>> begin Data shown
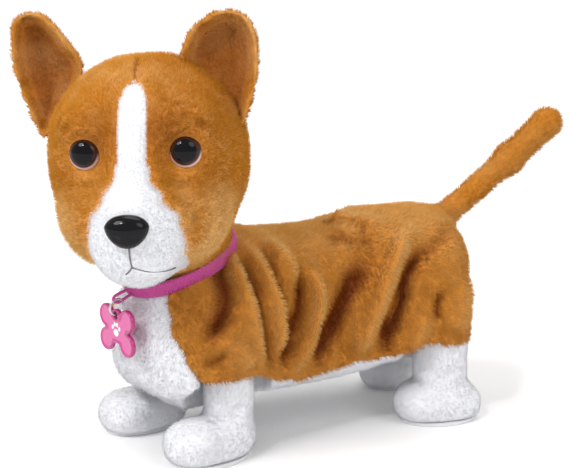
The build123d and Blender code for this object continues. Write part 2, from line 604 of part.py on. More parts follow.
with BuildPart() as tag_ring:
    with BuildSketch(Plane.XZ.offset(-LUG_Y)):
        with Locations((0, RING_Z + RING_R)):
            Circle(RING_WIRE)
    revolve(axis=Axis((0, LUG_Y, RING_Z), (1, 0, 0)))
save(tag_ring.part, "tag_ring", FRONT)

TAG_Z, TAG_THICK, LOBE_R, LOBE_X, LOBE_Z = 67.5, 2.6, 6.2, 9.3, 6.2
with BuildPart() as tag_plate:
    with BuildSketch(Plane.XZ.offset(-LUG_Y + TAG_THICK / 2)):
        with Locations((0, TAG_Z)):
            Rectangle(2 * LOBE_X, 2 * LOBE_Z + 1)
            with GridLocations(2 * LOBE_X, 2 * LOBE_Z, 2, 2):
                Circle(LOBE_R)
        with Locations((0, TAG_Z + 8)):
            Rectangle(7, 6)
        with Locations((0, RING_Z - RING_R + 0.7)):
            Circle(2, mode=Mode.SUBTRACT)
    extrude(amount=-TAG_THICK)
save(tag_plate.part, "tag_plate", FRONT)

# Legs: a plastic shell that turns on the hip axle, a plush sleeve and a sole
ARM_IN, ARM_OUT, ARM_R = 19.5, 27.5, 9.0
BONE_R, FOOT_PLATE = 9.5, 9.0
COLUMN_R = 13.2
SOLE = 2.0
LEVER_REACH, LEVER_HEIGHT, LEVER_THICK = 27.0, 10.0, 4.0


def foot_outline(x, y, width, length):
    """A foot seen from above: straight sides with round ends."""
    with Locations((x, y)):
        Ellipse(width / 2, length / 2)


def leg(side, hip_y, foot_y, column_y, column_half, driven, name, frame):
    """Write the three pieces of one leg. side is 1 for the puppy's left."""
    x = side * LEG_X
    with BuildPart() as shell:
        with BuildSketch(Plane.XY.offset(SOLE + 1)):
            foot_outline(x, foot_y, FOOT_WIDTH - 6, FOOT_LENGTH - 6)
        extrude(amount=FOOT_PLATE)
        with BuildSketch(Plane.XY.offset(SOLE + 1)):
            with Locations((x, column_y)):
                Circle(BONE_R)
        extrude(amount=SLEEVE_TOP + 6 - SOLE - 1)
        with BuildSketch(Plane.YZ.offset(side * ARM_IN)):
            with Locations((hip_y, (HIP_Z + SLEEVE_TOP + 1) / 2)):
                Rectangle(2 * ARM_R, HIP_Z - SLEEVE_TOP - 1)
            with Locations((hip_y, HIP_Z)):
                Circle(ARM_R)
        extrude(amount=side * (ARM_OUT - ARM_IN))
        if driven:
            with BuildSketch(Plane.YZ.offset(side * ARM_IN)):
                with Locations((hip_y + LEVER_REACH / 2, CRANK_Z)):
                    Rectangle(LEVER_REACH, LEVER_HEIGHT)
            extrude(amount=side * LEVER_THICK)
            with BuildSketch(Plane.YZ.offset(side * ARM_IN)):
                with Locations((hip_y + LEVER_REACH - 8, CRANK_Z)):
                    SlotOverall(13, 3.2)
            extrude(amount=side * LEVER_THICK, mode=Mode.SUBTRACT)
        with BuildSketch(Plane.YZ.offset(side * (ARM_IN - 1))):
            with Locations((hip_y, HIP_Z)):
                Circle(AXLE_R + FIT)
        extrude(amount=side * 12, mode=Mode.SUBTRACT)
    save(shell.part, f"{name}_leg_shell", frame)

    with BuildPart() as sleeve:
        with BuildSketch(Plane.XY.offset(SOLE)):
            foot_outline(x, foot_y, FOOT_WIDTH, FOOT_LENGTH)
        extrude(amount=FOOT_HEIGHT - SOLE)
        fillet(sleeve.faces().sort_by(Axis.Z)[-1].edges(), radius=7)
        with BuildSketch(Plane.XY.offset(SOLE + 4)):
            with Locations((x, column_y)):
                Ellipse(COLUMN_R, column_half)
        extrude(amount=SLEEVE_TOP - SOLE - 4)
        add(shell.part, mode=Mode.SUBTRACT)
    save(sleeve.part, f"{name}_leg_plush", frame)

    with BuildPart() as sole:
        with BuildSketch():
            foot_outline(x, foot_y, FOOT_WIDTH - 3, FOOT_LENGTH - 3)
        extrude(amount=SOLE)
        fillet(sole.faces().sort_by(Axis.Z)[0].edges(), radius=0.6)
    save(sole.part, f"{name}_sole", frame)


for side, word in ((1, "left"), (-1, "right")):
    leg(side, FRONT_HIP_Y, FRONT_HIP_Y - 12, FRONT_HIP_Y, COLUMN_R + 0.5, True, f"front_{word}", FRONT)
    leg(side, REAR_HIP_Y, REAR_HIP_Y - 2, REAR_HIP_Y, COLUMN_R + 3, False, f"rear_{word}", REAR)

# Head, in its own frame: origin at the middle of the skull, facing -Y
HEAD_R, HEAD_UP, SKULL_R, SKULL_WALL = 50.0, 59.0, 43.0, 2.4
EYE_X, EYE_Z, EYE_R, EYE_RIM, EYE_DOME, EYE_BACK = 24.3, 14.0, 7.6, 2.5, 5.0, 38.5
MUZZLE_Z, MUZZLE_R, MUZZLE_TIP = -23.0, 24.0, -68.0
NOSE_Z = -16.5
STEM_R, STEM_HOLE_R = 2.2, 2.4  # the eyes and the nose are held by stems through the plush
NECK_HOLE = 4.0


def head_form(grow):
    """The outside of the head: a ball drawn upwards, larger than nominal by grow."""
    radius = HEAD_R + grow
    with BuildPart() as form:
        with BuildSketch(Plane.XZ):
            with BuildLine():
                CenterArc((0, 0), radius, 270, 90)
                Line((radius, 0), (radius, HEAD_UP - HEAD_R))
                CenterArc((0, HEAD_UP - HEAD_R), radius, 0, 90)
                Line((0, -radius), (0, radius + HEAD_UP - HEAD_R))
            make_face()
        revolve(axis=Axis.Z)
    return form.part


head_outside, head_clear = head_form(0), head_form(0.1)
with BuildPart() as skull:
    Sphere(SKULL_R)
    Sphere(SKULL_R - SKULL_WALL, mode=Mode.SUBTRACT)
    with BuildSketch(NECK_BOTTOM.offset(HEAD_HEIGHT - SKULL_R + 1)):
        Circle(SPINDLE_R + 3)
    extrude(amount=18)
    with BuildSketch(NECK_BOTTOM):
        Circle(SPINDLE_R + FIT)
    extrude(amount=40, mode=Mode.SUBTRACT)
    with BuildSketch(Plane.XZ):
        with Locations((EYE_X, EYE_Z), (-EYE_X, EYE_Z)):
            Circle(STEM_HOLE_R)
        with Locations((0, NOSE_Z)):
            Circle(STEM_HOLE_R)
    extrude(amount=60, mode=Mode.SUBTRACT)
for keep, name in ((Keep.TOP, "skull_front"), (Keep.BOTTOM, "skull_rear")):
    with BuildPart() as half:
        add(skull.part)
        split(bisect_by=Plane.XZ, keep=keep)
    save(half.part, name, HEAD)

with BuildPart() as muzzle_form:
    with BuildSketch(Plane.YZ):
        with BuildLine():
            Polyline((-20, MUZZLE_Z), (-20, MUZZLE_Z + MUZZLE_R + 3), (-44, MUZZLE_Z + MUZZLE_R))
            Spline(
                (-44, MUZZLE_Z + MUZZLE_R),
                (-62, MUZZLE_Z + 15),
                (MUZZLE_TIP, MUZZLE_Z),
                tangents=[(-1, -0.1), (0, -1)],
            )
            Line((MUZZLE_TIP, MUZZLE_Z), (-20, MUZZLE_Z))
        make_face()
    revolve(axis=Axis((0, 0, MUZZLE_Z), (0, 1, 0)))

with BuildPart() as head_plush:
    add(head_outside)
    Sphere(SKULL_R + GAP, mode=Mode.SUBTRACT)
    with BuildSketch(NECK_BOTTOM.offset(NECK_HOLE)):
        Circle(SPINDLE_R + 4)
    extrude(amount=20, mode=Mode.SUBTRACT)
    split(bisect_by=NECK_BOTTOM.offset(NECK_HOLE), keep=Keep.TOP)
    with BuildSketch(Plane.XZ.offset(20)):
        with Locations((EYE_X, EYE_Z), (-EYE_X, EYE_Z)):
            Circle(EYE_R + 0.2)
    extrude(amount=40, mode=Mode.SUBTRACT)
    with BuildSketch(Plane.XZ.offset(20)):
        with Locations((0, NOSE_Z)):
            Circle(STEM_HOLE_R)
    extrude(amount=40, mode=Mode.SUBTRACT)
save(head_plush.part, "head_plush", HEAD)

with BuildPart() as muzzle_plush:
    add(muzzle_form.part)
    add(head_clear, mode=Mode.SUBTRACT)
    with BuildSketch(Plane.XZ.offset(60)):
        with Locations((0, NOSE_Z)):
            Ellipse(9, 6)
    extrude(amount=20, mode=Mode.SUBTRACT)
    with BuildSketch(Plane.XZ.offset(30)):
        with Locations((0, NOSE_Z)):
            Circle(STEM_HOLE_R)
    extrude(amount=40, mode=Mode.SUBTRACT)
save(muzzle_plush.part, "muzzle_plush", HEAD)

with BuildPart() as nose:
    with BuildSketch(Plane.XZ.offset(60)):
        with Locations((0, NOSE_Z)):
            Ellipse(8.8, 5.8)
    extrude(amount=-MUZZLE_TIP - 60 + 2)
    with BuildSketch(Plane.XZ.offset(-MUZZLE_TIP + 2)):
        with Locations((0, NOSE_Z)):
            Ellipse(10.8, 7.8)
    extrude(amount=5)
    fillet(nose.faces().sort_by(Axis.Y)[0].edges(), radius=3.2)
    with BuildSketch(Plane.XZ.offset(36)):
        with Locations((0, NOSE_Z)):
            Circle(STEM_R)
    extrude(amount=26)
save(nose.part, "nose", HEAD)

WASHER_R, WASHER_THICK = 5.0, 1.2
with BuildPart() as eye_washers:
    for side in (1, -1):
        with BuildSketch(Plane.XZ.offset(20.5)):
            with Locations((side * EYE_X, EYE_Z)):
                Circle(WASHER_R)
                Circle(STEM_R + FIT, mode=Mode.SUBTRACT)
        extrude(amount=WASHER_THICK)
save(eye_washers.part, "eye_washers", HEAD)

for side, word in ((1, "left"), (-1, "right")):
    with BuildPart() as eye:
        with BuildSketch(Plane.XZ.offset(EYE_BACK)):
            with Locations((side * EYE_X, EYE_Z)):
                Circle(EYE_R)
        extrude(amount=EYE_RIM)
        dome = Plane(origin=(side * EYE_X, -EYE_BACK - EYE_RIM, EYE_Z), x_dir=(1, 0, 0), z_dir=(0, 0, 1))
        with BuildSketch(dome):
            with BuildLine():
                Line((0, 0), (EYE_R, 0))
                RadiusArc((EYE_R, 0), (0, -EYE_DOME), (EYE_R**2 + EYE_DOME**2) / (2 * EYE_DOME))
                Line((0, -EYE_DOME), (0, 0))
            make_face()
        revolve(axis=Axis((side * EYE_X, 0, EYE_Z), (0, 1, 0)))
        with BuildSketch(Plane.XZ.offset(19)):
            with Locations((side * EYE_X, EYE_Z)):
                Circle(STEM_R)
        extrude(amount=EYE_BACK - 18)
    save(eye.part, f"eye_{word}", HEAD)

# Ears: leaves that stand on the sides of the head, open to the front
EAR_THICK = 5.0
EAR_LEFT = [(17, 54), (25, 73), (41, 81), (55, 73), (58, 50), (47, 20)]
EAR_RIGHT = [(28, 54), (38, 71), (55, 83), (66, 74), (67, 51), (52, 18)]  # leans further out
for side, word, outline in ((1, "left", EAR_LEFT), (-1, "right", EAR_RIGHT)):
    with BuildPart() as ear:
        with BuildSketch(Plane.XZ.offset(-2)):
            with BuildLine():
                edge = Spline(*[(side * x, z) for x, z in outline])
                Line(edge @ 1, edge @ 0)
            make_face()
        extrude(amount=EAR_THICK / 2, both=True)
        add(head_clear, mode=Mode.SUBTRACT)
    save(ear.part, f"ear_{word}", HEAD)
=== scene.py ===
"""Looks of a walking plush puppy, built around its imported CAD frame.

Soft shapes are written as distance fields in millimetres, turned into meshes by surface nets, and covered
with a short pile of closed strands. Everything is placed from the frame's joints and boxes.
"""

import json
import math

import bmesh
import bpy
import numpy as np
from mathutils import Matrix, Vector
from mathutils.kdtree import KDTree


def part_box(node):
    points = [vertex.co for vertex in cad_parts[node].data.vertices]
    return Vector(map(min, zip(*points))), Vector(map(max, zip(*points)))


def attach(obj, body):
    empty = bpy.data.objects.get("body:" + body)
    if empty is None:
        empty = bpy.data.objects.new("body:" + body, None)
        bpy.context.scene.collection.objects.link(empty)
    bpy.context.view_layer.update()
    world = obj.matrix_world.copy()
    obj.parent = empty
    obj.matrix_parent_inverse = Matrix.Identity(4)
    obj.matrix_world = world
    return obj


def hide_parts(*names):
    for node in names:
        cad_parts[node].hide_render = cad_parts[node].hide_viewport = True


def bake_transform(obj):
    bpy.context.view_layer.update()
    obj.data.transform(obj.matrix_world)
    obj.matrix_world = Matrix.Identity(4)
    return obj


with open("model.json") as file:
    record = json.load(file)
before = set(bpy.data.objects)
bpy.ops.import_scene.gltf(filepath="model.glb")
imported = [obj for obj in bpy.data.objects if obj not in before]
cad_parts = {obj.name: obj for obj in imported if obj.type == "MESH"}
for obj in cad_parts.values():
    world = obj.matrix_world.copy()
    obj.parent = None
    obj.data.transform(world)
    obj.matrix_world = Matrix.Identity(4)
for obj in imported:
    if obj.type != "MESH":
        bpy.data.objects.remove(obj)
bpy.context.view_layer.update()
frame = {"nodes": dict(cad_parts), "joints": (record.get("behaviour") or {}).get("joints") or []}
MM = 0.001
JOINTS = {joint["name"]: joint for joint in frame["joints"]}


def detail(full):
    """A step or count for the whole model, given back as it is."""
    return full


# ---------------- frames
class Axes:
    """A right-handed frame: its origin in row millimetres and its left, back and up directions."""

    def __init__(self, origin, left, back, up):
        self.origin = np.array(origin, float)
        self.turn = np.array([left, back, up], float)

    def out(self, points):
        """Local millimetres to row metres."""
        return (np.asarray(points, float) @ self.turn + self.origin) * MM

    def place(self, points):
        """Local millimetres to row millimetres."""
        return self.out(points) / MM

    def into(self, points):
        """Row metres to local millimetres."""
        return (np.asarray(points, float) / MM - self.origin) @ self.turn.T


def unit(vector):
    """The vector at length one."""
    vector = np.asarray(vector, float)
    return vector / np.linalg.norm(vector)


def units(rows):
    """Each row at length one."""
    return rows / np.maximum(np.linalg.norm(rows, axis=1), 1e-6)[:, None]


def distance(points, centre):
    """How far each point lies from a centre."""
    return np.linalg.norm(points - centre, axis=1)


def along_line(points, a, b):
    """Each point's share of the way from a to b, and its distance from that line."""
    t = np.clip((points - a) @ (b - a) / ((b - a) @ (b - a)), 0, 1)
    return t, np.linalg.norm(points - a - t[:, None] * (b - a), axis=1)


def circle(count):
    """Angles evenly around a circle."""
    return np.arange(count) / count * 2 * math.pi


def middle(node):
    """The middle of a CAD node's box, in metres."""
    low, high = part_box(node)
    return (np.array(low) + np.array(high)) / 2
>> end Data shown
*What you should do*
Verbatim output is expected for the lines from the start of the data to the line in which "Ellipse(width / 2, length / 2)" appears, both included.

*Problem solution*
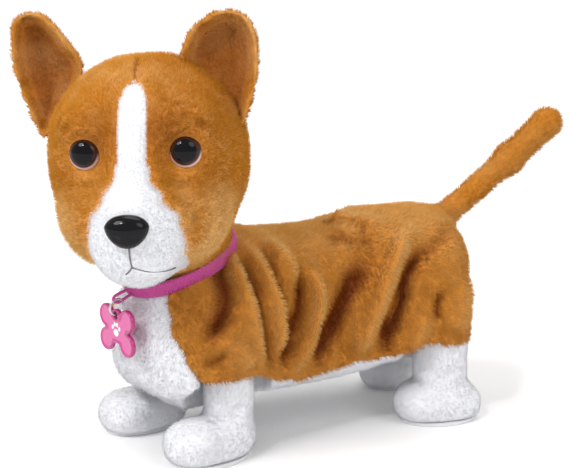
The build123d and Blender code for this object continues. Write part 2, from line 604 of part.py on. More parts follow.
with BuildPart() as tag_ring:
    with BuildSketch(Plane.XZ.offset(-LUG_Y)):
        with Locations((0, RING_Z + RING_R)):
            Circle(RING_WIRE)
    revolve(axis=Axis((0, LUG_Y, RING_Z), (1, 0, 0)))
save(tag_ring.part, "tag_ring", FRONT)

TAG_Z, TAG_THICK, LOBE_R, LOBE_X, LOBE_Z = 67.5, 2.6, 6.2, 9.3, 6.2
with BuildPart() as tag_plate:
    with BuildSketch(Plane.XZ.offset(-LUG_Y + TAG_THICK / 2)):
        with Locations((0, TAG_Z)):
            Rectangle(2 * LOBE_X, 2 * LOBE_Z + 1)
            with GridLocations(2 * LOBE_X, 2 * LOBE_Z, 2, 2):
                Circle(LOBE_R)
        with Locations((0, TAG_Z + 8)):
            Rectangle(7, 6)
        with Locations((0, RING_Z - RING_R + 0.7)):
            Circle(2, mode=Mode.SUBTRACT)
    extrude(amount=-TAG_THICK)
save(tag_plate.part, "tag_plate", FRONT)

# Legs: a plastic shell that turns on the hip axle, a plush sleeve and a sole
ARM_IN, ARM_OUT, ARM_R = 19.5, 27.5, 9.0
BONE_R, FOOT_PLATE = 9.5, 9.0
COLUMN_R = 13.2
SOLE = 2.0
LEVER_REACH, LEVER_HEIGHT, LEVER_THICK = 27.0, 10.0, 4.0


def foot_outline(x, y, width, length):
    """A foot seen from above: straight sides with round ends."""
    with Locations((x, y)):
        Ellipse(width / 2, length / 2)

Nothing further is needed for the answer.